It's been plugged already in local publications such as The Bedford Clanger, but I really feel that The Cochin needs to be sung about much more loudly from the rooftops because the success of this restaurant will be in part reflective of our attitude to our town and of the issues that it faces: namely, diversity and independence.
As you’ve probably noticed, here at Planet we’re always banging on about the importance of independent retailers because we provide the diversity not seen on every high street. One of the gripes I had when I first came to Bedford was the lack of diversity of restaurants especially given - ironically - the actual scale of ethnic diversity in the town. One thing I particularly yearned for was South Indian food, as I had been to the South of India a couple of times and got a real taste for it. As an example of how much I loved it, on my last day in India a friend and I were employed as film extras in a Bollywood movie and the most exciting prospect for us was that payment would, in part, be in the form of a Masala Dosa!

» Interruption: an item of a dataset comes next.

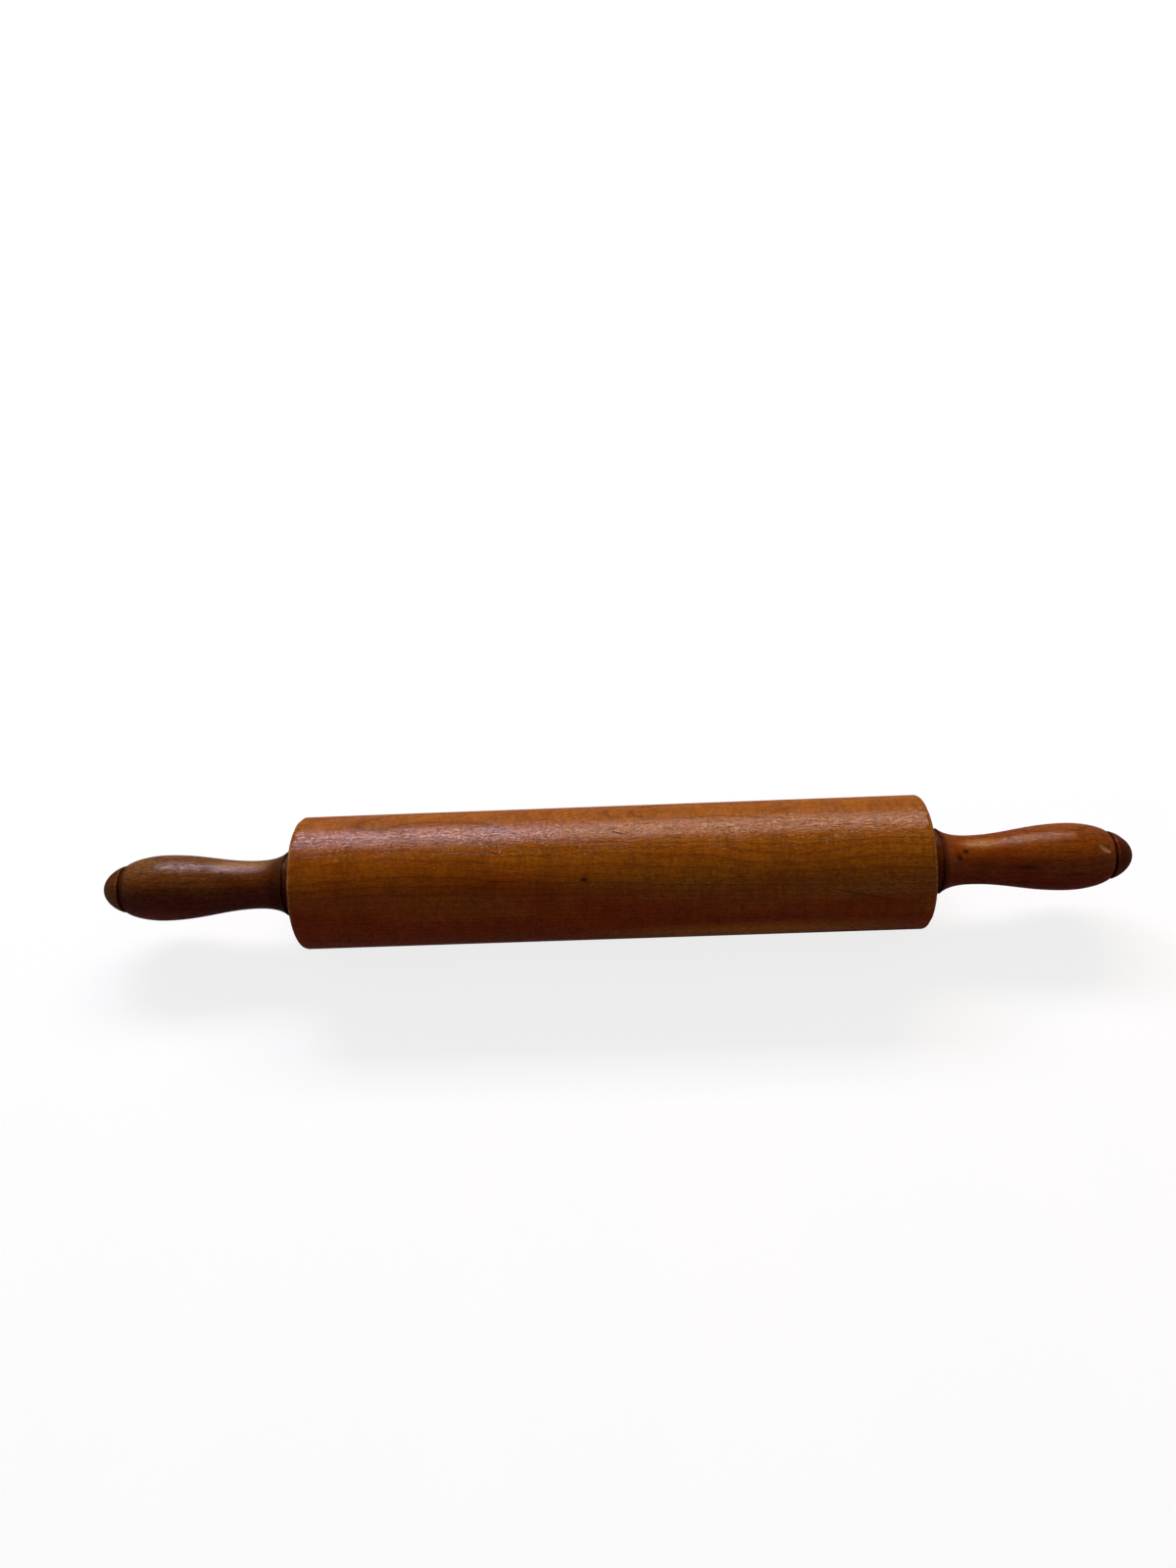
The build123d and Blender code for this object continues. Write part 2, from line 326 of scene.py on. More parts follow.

For the uninitiated it needs to be emphasised that South Indian cuisine is very different from the food of North India. After all, India is a sub continent and to expect the food of Delhi to be the same as that of Bangalore is like thinking that Greek nosh will be the same as German food. Whereas the use of many of the same spices is in evidence in South indian food, for me it is the marriage particularly of curry leaves with coconut that produces the quintessential flavour and aroma of South Indian food and takes me right back to the Thali houses of Bangalore and Mysore. The owners have rightly ditched the usual North Indian curries that they at first offered alongside the South Indian ones, forcing diners out of their Chicken Tikka Masala comfort zone and into the new and very different world of Keralan flavours. Like a baby giving up its dummy though, curry addicts need something appetising as a replacement and The Cochin does not disappoint. The dishes served up here are as dense with flavour and richness as a Shakespearean play is with poetry. So if you haven’t sampled its fragrant - and, by the way - reasonably-priced delights, I urge you to book a table immediately. After all, if we don’t use it, we’ll lose it. And that would be a culinary tragedy.